We made our way back to the car. The lot was now more than packed due to some sort of party in the park. We drove to the mall and parked, then went in and looked for shorts for me at Fox. I got two pairs, then we went right across to the Rebar stand. While in Fox he was excited to see a new Rebar video (commercial) that he liked on their big screen. We got the banana chocolate peanut butter one and sat at the counter and ate it. We then looked around the mall for one of those blow up cubes you can use on an airplane to fill up the foot space so that a kid has a flat area to sleep on. Ordered on on Friday from Amazon, but it is doubtful it will get here in time. Waiting for the elevator, he called to a couple “Hi Jack and Celeste!” It was not Jack and Celeste. The guy at the outdoors store suggested Ace. We’ll look there sometime, but seems like a long shot.
Walked around the whole mall looking at a few other stores that had stuff for children or luggage, but no luck. Headed home. On the way he explained all about a country of Tontilifon that is ‘only’ a couple overnight airplane rides away (6, he said, arguing that is a ‘couple’) that has really bad weather, and only he can live there. He was also singing some of the “Erasure” song we had heard earlier on his playlist. Not a song by Erasure, but a song called “Erasure” by Superchunk that’s pretty catchy: https://youtu.be/Ci-MGpBvUko
We got home at 7:30. We looked at all of the transplanted plants that Carly had finished up. We heard barking and it was the little dog from the neighbors that had crawled under the fence into the yard below ours. August looked through the fence at it and called “Hey dog, can you bark at me?…Good! I like barking!” I went in but they stayed out un
til 8. He was making a “concoction” of dirt for the plants.
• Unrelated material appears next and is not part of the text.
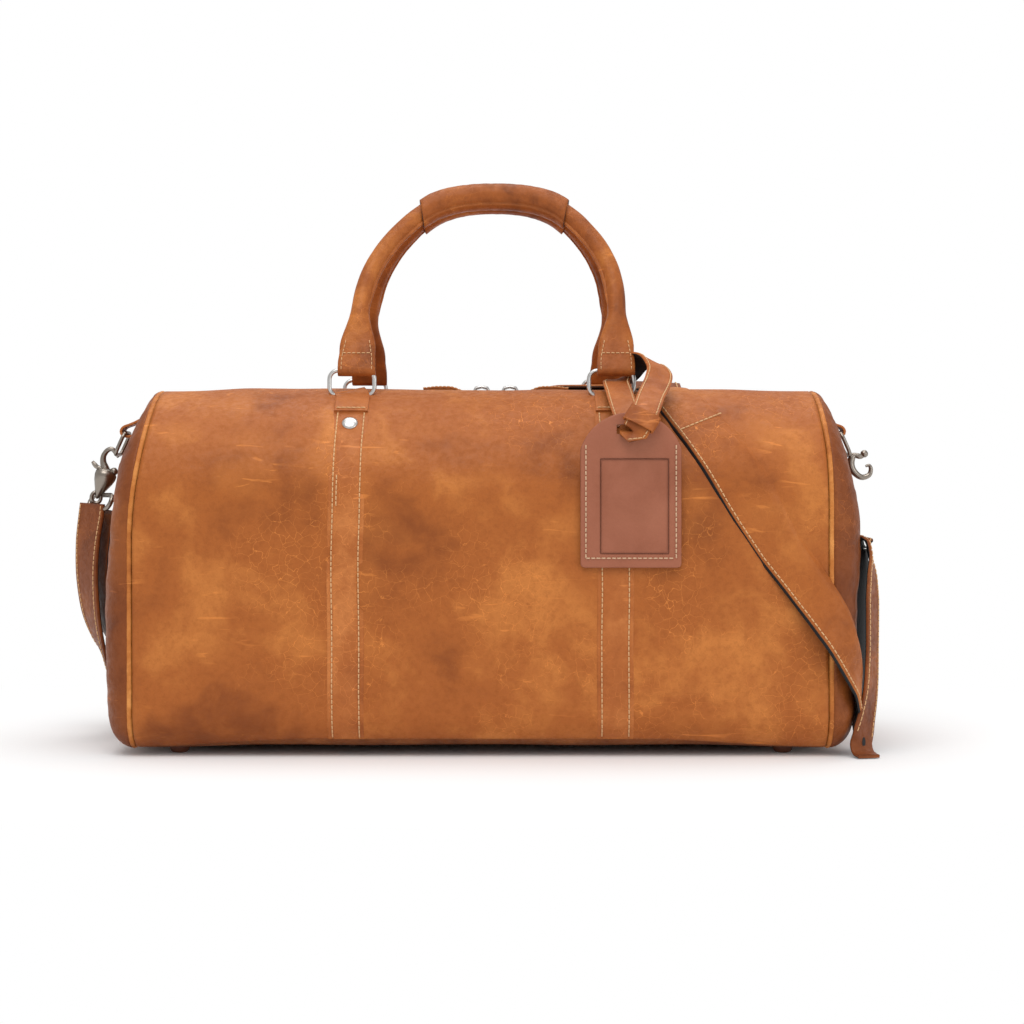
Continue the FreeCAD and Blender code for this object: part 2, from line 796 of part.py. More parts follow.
def tag_strap():
    """Through the tag's slot, up beside the handle, back through the ring and down over the keeper."""
    z = tag_low + tag_height - tag_slot_drop
    over = strap_thickness + keeper_thickness + 1.2
    steep = on_top_edge(40, over)
    easy = on_top_edge(31, over)
    stations = [
        ((tag_x, tag_back_y + 2, z - 1), (0, 0, 1)),
        ((tag_x, tag_front_y - tag_leather - 2.2, z - 1), (0, 0.3, 1)),
        ((tag_x + 0.5, tag_front_y - tag_leather - 4.4, z + 2.5), (0, 1, 0.6)),
        ((tag_x + 3, tag_front_y - tag_leather - 3.4, z + 15), (0, 1, -0.1)),
        ((tag_x + 16, bar_y - 34, bar_z + 2), (0, 1, -0.6)),
        ((tag_x + 24, bar_y - 20, bar_z + 16), (0, 1, -0.7)),
        ((tag_x + 28, bar_y - 6, bar_z + 27), (0, 0.8, -1)),
        ((tag_x + 29, bar_y + 3, bar_z + 29), (0, 0, -1)),
        ((tag_x + 28, bar_y + 12, bar_z + 25), (0, -1, -0.6)),
        ((tag_x + 20, bar_y + 15, bar_z + 18), (0, -1, -0.4)),
        ((tag_x + 6, bar_y + 12, bar_z + 12), (0, -0.3, -1)),
        ((tag_x - 2, bar_y + 4, bar_z + 8.4), (0, 0, -1)),
        ((tag_x - 2, bar_y - 4, bar_z + 6.2), (0, 0.2, -1)),
        ((tag_x - 2, easy[0], easy[1] + tag_strap_thickness), (0, 0.5, -1)),
        ((tag_x - 1, steep[0] - 1, steep[1] + tag_strap_thickness), (0, 0.8, -1)),
        ((tag_x, tag_back_y + 14, z + 11), (0, 0.8, -1)),
        ((tag_x, tag_back_y + 5, z + 3.5), (0, 0.8, -1)),
    ]
    return ribbon(stations, tag_strap_width, tag_strap_thickness)


def build():
    os.makedirs("parts", exist_ok=True)
    front = front_panel()
    save("front_panel", front)
    save("rear_panel", mirror_y(front))
    save("bottom_panel", bottom_panel())
    end = end_panel()
    save("right_end_panel", end)
    save("left_end_panel", left(end))
    cord = piping()
    save("right_piping", cord)
    save("left_piping", left(cord))
    save("lining", lining())
    save("base_board", base_board())
    save("feet", feet())
    save("foot_washers", foot_washers())
    save("front_zipper_tape", zipper_tape())
    save("rear_zipper_tape", mirror_y(zipper_tape()))
    save("front_zipper_coil", zipper_coil())
    save("rear_zipper_coil", mirror_y(zipper_coil()))
    save("zipper_stops", zipper_stops())
    save("zipper_end_tabs", zipper_end_tabs())
    for side in ("left", "right"):
        save(f"{side}_slider", slider(side))
        save(f"{side}_pull_link", pull_link(side))
        save(f"{side}_pull_tab", pull_tab(side))
    for side, sx in (("left", -1), ("right", 1)):
        for face, turn in (("front", lambda s: s), ("rear", mirror_y)):
            save(f"{face}_{side}_strap", turn(moved(handle_strap(), sx * strap_x)))
            save(f"{face}_{side}_keeper", turn(moved(keeper(), sx * strap_x)))
            save(f"{face}_{side}_ring", turn(moved(handle_ring(), sx * strap_x)))
    save("strap_rivets", rivets())
    save("rivet_washers", rivet_washers())
    for face, turn in (("front", lambda s: s), ("rear", mirror_y)):
        save(f"{face}_handle_cover", turn(handle_cover()))
        save(f"{face}_handle_core", turn(handle_core()))
        save(f"{face}_grip", turn(handle_grip()))
    save("right_end_tab", end_tab())
    save("left_end_tab", left(end_tab()))
    save("right_d_ring", end_ring())
    save("left_d_ring", left(end_ring()))
    save("right_hook", hook_body())
    save("left_hook", left(hook_body()))
    save("left_trigger", left(hook_trigger()))
    save("strap_ring", strap_ring())
    save("shoulder_strap_front", sling_front())
    save("shoulder_strap_rear", sling_rear())
    save("shoulder_strap_rise", sling_right_rise())
    save("shoulder_strap_end", sling_right_fall())
    save("shoulder_strap_left", sling_left())
    save("tag_back", tag_plate(tag_back_y, tag_leather, 0))
    save("tag_card", tag_plate(tag_back_y - tag_leather - tag_gap / 2, tag_card_thickness, 4))
    save("tag_front", tag_plate(tag_front_y, tag_leather, 0))
    save("tag_strap", tag_strap())


build()
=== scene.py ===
"""Looks of the leather weekender bag: sewn leather, stitches, zipper, handles, straps, tag and hardware.

Lengths below are in millimetres; build_mesh turns them into metres. +X right, front -Y, +Z up.
"""
import math
import bpy
from mathutils import Matrix, Vector, noise


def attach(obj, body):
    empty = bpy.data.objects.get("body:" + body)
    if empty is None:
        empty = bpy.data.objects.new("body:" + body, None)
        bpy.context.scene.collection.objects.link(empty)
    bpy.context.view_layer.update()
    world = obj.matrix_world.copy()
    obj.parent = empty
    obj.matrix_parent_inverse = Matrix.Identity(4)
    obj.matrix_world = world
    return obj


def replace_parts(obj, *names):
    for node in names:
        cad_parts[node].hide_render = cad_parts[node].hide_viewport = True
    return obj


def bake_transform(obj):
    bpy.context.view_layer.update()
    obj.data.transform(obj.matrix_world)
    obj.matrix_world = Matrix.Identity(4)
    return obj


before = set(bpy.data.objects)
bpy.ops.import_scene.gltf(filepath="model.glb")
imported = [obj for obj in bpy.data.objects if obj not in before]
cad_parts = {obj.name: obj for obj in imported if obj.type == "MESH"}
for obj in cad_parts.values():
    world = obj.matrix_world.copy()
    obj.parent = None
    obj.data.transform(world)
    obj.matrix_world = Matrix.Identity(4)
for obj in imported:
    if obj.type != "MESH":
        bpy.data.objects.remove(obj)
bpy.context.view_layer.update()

MM = 0.001
ACROSS = Vector((0, 1, 0))
SEAM_HALF = 245.0
PANEL_HALF = 242.5
END_START = 247.5
END_BULGE = 20.0
END_WALL = END_START + END_BULGE
HALF_DEPTH = 120.0
TOP = 258.0
LOW = 8.0
R_TOP = 85.0
R_LOW = 25.0
FLAT = HALF_DEPTH - R_TOP
ARC_Z = TOP - R_TOP
ARC = R_TOP * math.pi / 2
SIDE = ARC_Z - LOW - R_LOW
LOW_ARC = R_LOW * math.pi / 2
HALF_ROUND = FLAT + ARC + SIDE + LOW_ARC + HALF_DEPTH - R_LOW
STRAP_X = 94.0
ZIP_GAP = 12.0


# ---------------------------------------------------------------- shape of the soft body

def smooth_step(a, b, v):
    """0 at a, 1 at b, with a soft start and end."""
    t = min(max((v - a) / (b - a), 0.0), 1.0)
    return t * t * (3 - 2 * t)


def hump(v, middle, half):
    """1 in the middle, falling softly to 0 at half's distance."""
    return max(0.0, 1.0 - ((v - middle) / half) ** 2) ** 2


def profile(s):
    """Y, Z and the outward direction s mm round from the top's middle; positive s is the front."""
    side = -1 if s > 0 else 1
    run = abs(s)
    if run <= FLAT:
        return side * run, TOP, 0.0, 1.0
    run -= FLAT
    if run <= ARC:
        a = run / R_TOP
        out_y, out_z = side * math.sin(a), math.cos(a)
        return side * FLAT + R_TOP * out_y, ARC_Z + R_TOP * out_z, out_y, out_z
    run -= ARC
    if run <= SIDE:
        return side * HALF_DEPTH, ARC_Z - run, side, 0.0
    run -= SIDE
    if run <= LOW_ARC:
        a = run / R_LOW
        out_y, out_z = side * math.cos(a), -math.sin(a)
        return side * (HALF_DEPTH - R_LOW) + R_LOW * out_y, LOW + R_LOW + R_LOW * out_z, out_y, out_z
    run -= LOW_ARC
    return side * (HALF_DEPTH - R_LOW - run), LOW, 0.0, -1.0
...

Inside he had some spaghetti for dinner, then they checked on their date-left-in-water experiment. He then wanted some plain noodles to eat, saying they looked like aliens with gears. She took him up to a bath, and he bit his tongue. She did his bath and got him ready, and I said good night at 8:40. We switched a little after 9. I tried singing to him but he just sang “butt, poop, penis, pee, concrete…” I stopped and said he could just sing on his own for awhile. I was just lying there, falling asleep on his own, when after a couple minutes he got quiet, said some random word and made a noise, and rolled on his side and fell asleep, about 9:15 or so.